Investec’s chief economist Annabel Bishop said that the Sona will signal the continuation of state private sector partnerships in electricity, freight and crime/corruption fighting.

“This year’s Sona is likely to show more populism creeping in, particularly on the healthcare side.

“The impending NHI Act seeks to eradicate private sector healthcare, with the majority provided by the state, which has ranked among the worst healthcare providers for many years in the World Bank’s global competitiveness survey.

“With the most likely emigration of most private sector doctors and specialists under the NHI, business leaders, skilled workers and entrepreneurs would in the main emigrate too, and international tourism collapse under state healthcare as the only option.”

Meanwhile, Mavuso went on to say that in the president’s speech last year, he made limited comment on South Africa’s logistics system.

“He did note that underperforming rail and ports would be addressed. But the logistics crisis has rapidly worsened as the performance of rail and ports has deteriorated.

“Jobs are being lost simply because miners and others cannot get their output to ports. We are right now watching shipping traffic – diverted around Africa because of the Red Sea crisis – pass us by, choosing Walvis Bay or Maputo, because our ports are incapable of providing a decent service to them,” the BLSA CEO said.

“The logistics crisis has seen a galvanised response from business and the government, with the establishment of the National Logistics Crisis Committee modelled after Necom.

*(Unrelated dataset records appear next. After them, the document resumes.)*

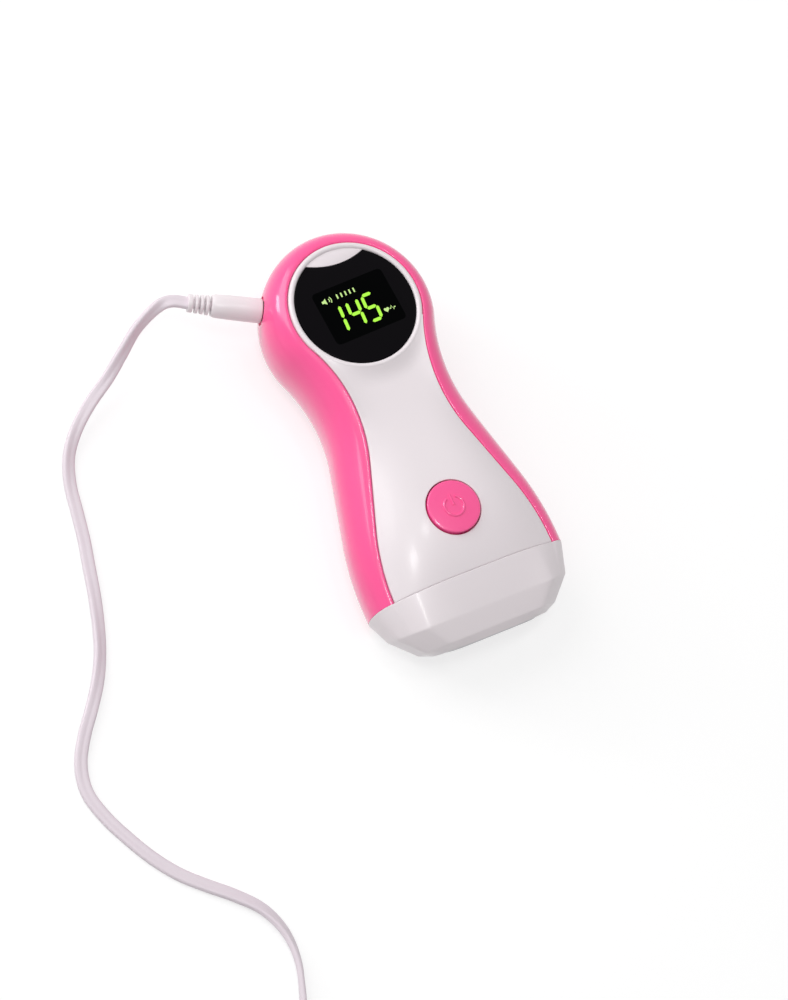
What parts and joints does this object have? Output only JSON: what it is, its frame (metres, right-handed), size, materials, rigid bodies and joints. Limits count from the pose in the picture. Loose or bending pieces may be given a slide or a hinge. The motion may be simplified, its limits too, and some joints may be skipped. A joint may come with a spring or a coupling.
{
  "type": "fetal doppler monitor",
  "caption": "Handheld fetal doppler monitor with a round display head, a waisted grip, a power button, an angled probe cap and a coiled audio lead plugged into its side.",
  "frame": {"origin": "middle of the footprint of the monitor body, lying on its flat back; the audio lead beside it is left out of this footprint", "axes": "+X to the right of the display, +Y from the probe towards the round display head, +Z out of the display"},
  "size_m": [0.1591, 0.2899, 0.0318],
  "materials": {
    "pink_plastic": "glossy injection moulded",
    "white_plastic": "satin gloss injection moulded",
    "lens": "polished smoked acrylic",
    "display_glass": "polarised display glass",
    "diffuser": "frosted light guide",
    "grey_plastic": "moulded",
    "elastomer": "soft contact strip",
    "board": "solder mask",
    "chip": "moulded epoxy",
    "bright_metal": "bright plated",
    "capacitor": "sleeved can",
    "resistor": "ceramic chip",
    "screw": "zinc plated steel",
    "black_plastic": "moulded",
    "cord_jacket": "soft satin jacket",
    "window_plastic": "smooth acoustic window",
    "ceramic": "silvered piezo ceramic",
    "cork": "pressed cork",
    "foam": "sound absorbing backing",
    "wire_red": "insulated wire",
    "cell_sleeve": "plain sleeve",
    "contact_metal": "plated contact"
  },
  "bodies": {
    "housing": {"rear_shell": "pink_plastic", "front_cover": "white_plastic", "display_lens": "lens", "display_panel": "display_glass", "display_backlight": "diffuser", "display_frame": "grey_plastic", "contact_strips": "elastomer", "main_board": "board", "main_chip": "chip", "amplifier_chip": "chip", "crystal_can": "bright_metal", "capacitors": "capacitor", "chip_resistors": "resistor", "board_screws": "screw", "housing_screws": "screw", "power_switch": "grey_plastic", "rocker_pin": "screw", "volume_switches": "grey_plastic", "headphone_jack": "black_plastic", "probe_cap": "white_plastic", "contact_window": "window_plastic", "transmit_crystal": "ceramic", "receive_crystal": "ceramic", "crystal_holder": "grey_plastic", "crystal_divider": "cork", "backing_foam": "foam", "probe_leads": "wire_red", "battery_left": "cell_sleeve", "battery_right": "cell_sleeve", "battery_cradle": "black_plastic", "battery_springs": "bright_metal", "contact_plates": "contact_metal", "battery_leads": "wire_red"},
    "button": {"power_button": "pink_plastic", "switch_plunger": "chip"},
    "rocker": {"volume_rocker": "pink_plastic"},
    "lead": {"plug_barrel": "white_plastic", "plug_shaft": "bright_metal", "lead_cord": "cord_jacket", "lead_coil": "cord_jacket", "coil_tie": "black_plastic", "far_plug_barrel": "white_plastic", "far_plug_shaft": "bright_metal"},
    "door": {"battery_door": "pink_plastic"}
  },
  "joints": [
    {"name": "power_button_press", "type": "slide", "parent": "housing", "child": "button", "axis": [0, 0, -1], "range_m": [0, 0.0008], "stiffness_N_per_m": 1500, "springref_m": -0.0006},
    {"name": "volume_rocker_tilt", "type": "hinge", "parent": "housing", "child": "rocker", "pos_m": [0.02314, 0.04087, 0.0177], "axis": [0, 0, 1], "range_deg": [-3, 3], "stiffness_Nm_per_rad": 0.05},
    {"name": "battery_door_hinge", "type": "hinge", "parent": "housing", "child": "door", "pos_m": [0, 0.00605, 0.0011], "axis": [1, 0, 0], "range_deg": [0, 75]},
    {"name": "audio_plug_slide", "type": "slide", "parent": "housing", "child": "lead", "axis": [-0.8988, 0.4384, 0], "range_m": [0, 0.015]}
  ]
}
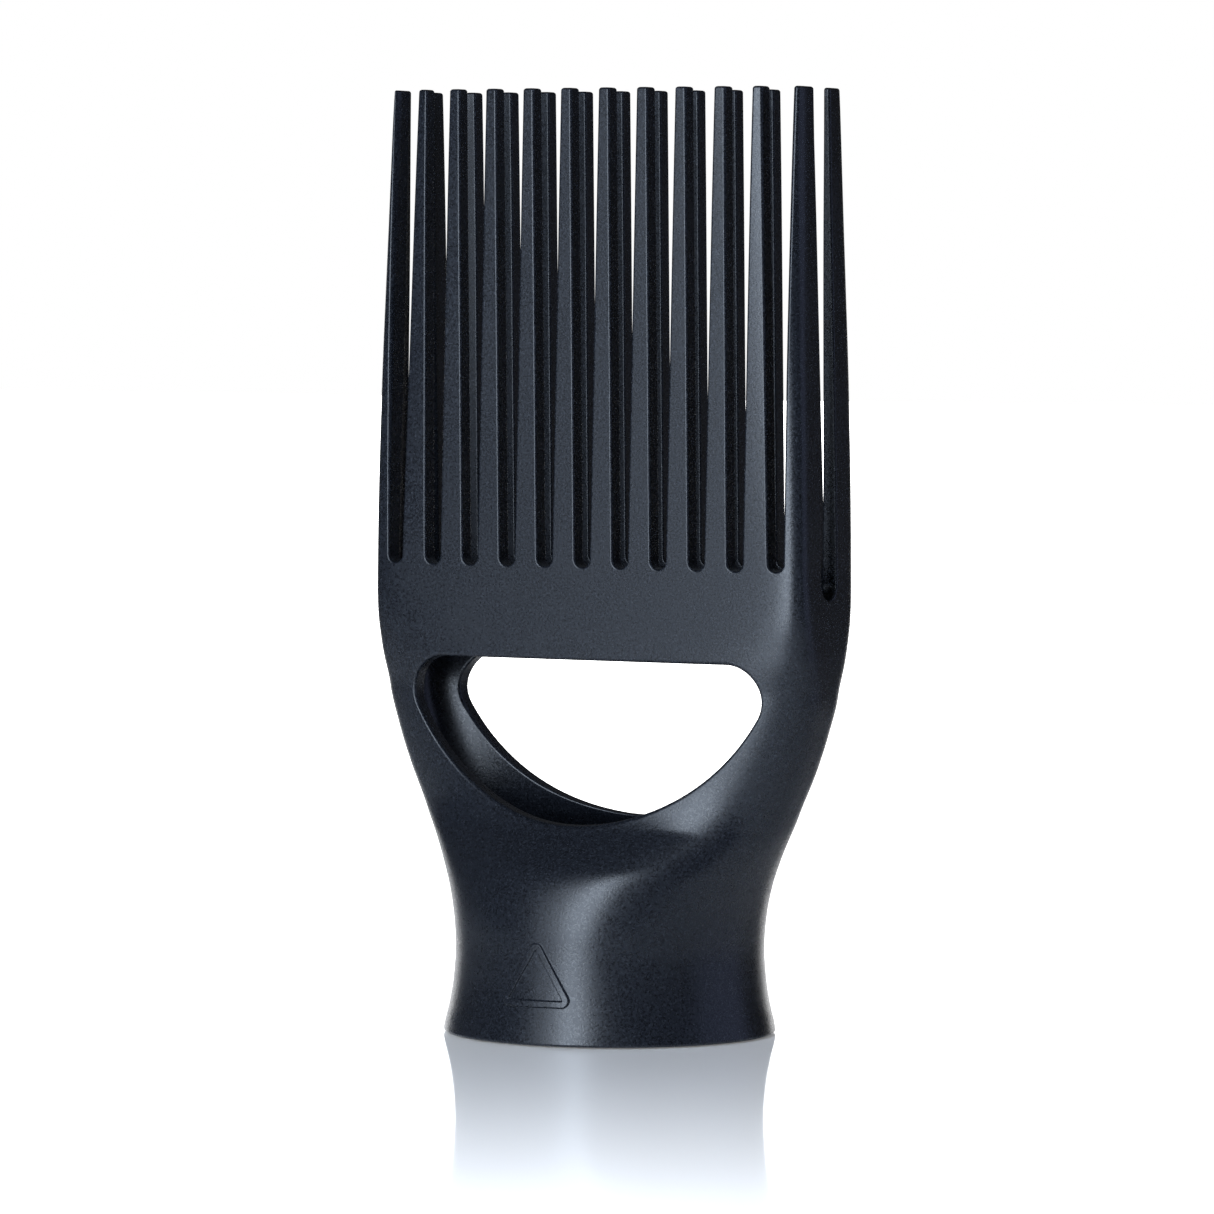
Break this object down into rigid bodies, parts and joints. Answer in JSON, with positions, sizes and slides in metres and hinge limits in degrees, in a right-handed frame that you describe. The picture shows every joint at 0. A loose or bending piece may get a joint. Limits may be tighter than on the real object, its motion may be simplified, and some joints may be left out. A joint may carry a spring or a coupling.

“It has already produced a logistics roadmap that represents the best thinking on how to improve our logistics performance.

“But it now needs focused attention on implementation, ensuring all parties, particularly Transnet, are aligned in doing so. The president can add the political momentum necessary to accelerate progress,” she further stated.

Mavuso also said that official figures showed public spending on infrastructure has continued to drift downward, while investment from the private sector has grown markedly in the last 18 months.

“In an election year, there is always political pressure for populism. I feel that the National Health Insurance scheme is one example of populism over practicality, as it is never going to work.

“The president said last week that it would be signed into law before the election – that will just be the start of litigation to block it.

“The president seems to feel that putting an unworkable law on the books would be an achievement – it will not be,” Mavuso said.

“A genuine and deep improvement in the health system would be, but the NHI Bill will do the opposite, by driving doctors and other medical staff out of the country and damaging the private healthcare sector without any improvement in the public system. Yet the president seems determined to drive it through.

“An election year obviously adds a dynamic to Sona. Business’s main interest is in supporting economic growth, and slogans do not deliver it.

“We need the hard work of reform implementation to continue, and I hope the president uses his speech this week to assure us that it will,” Mavuso added.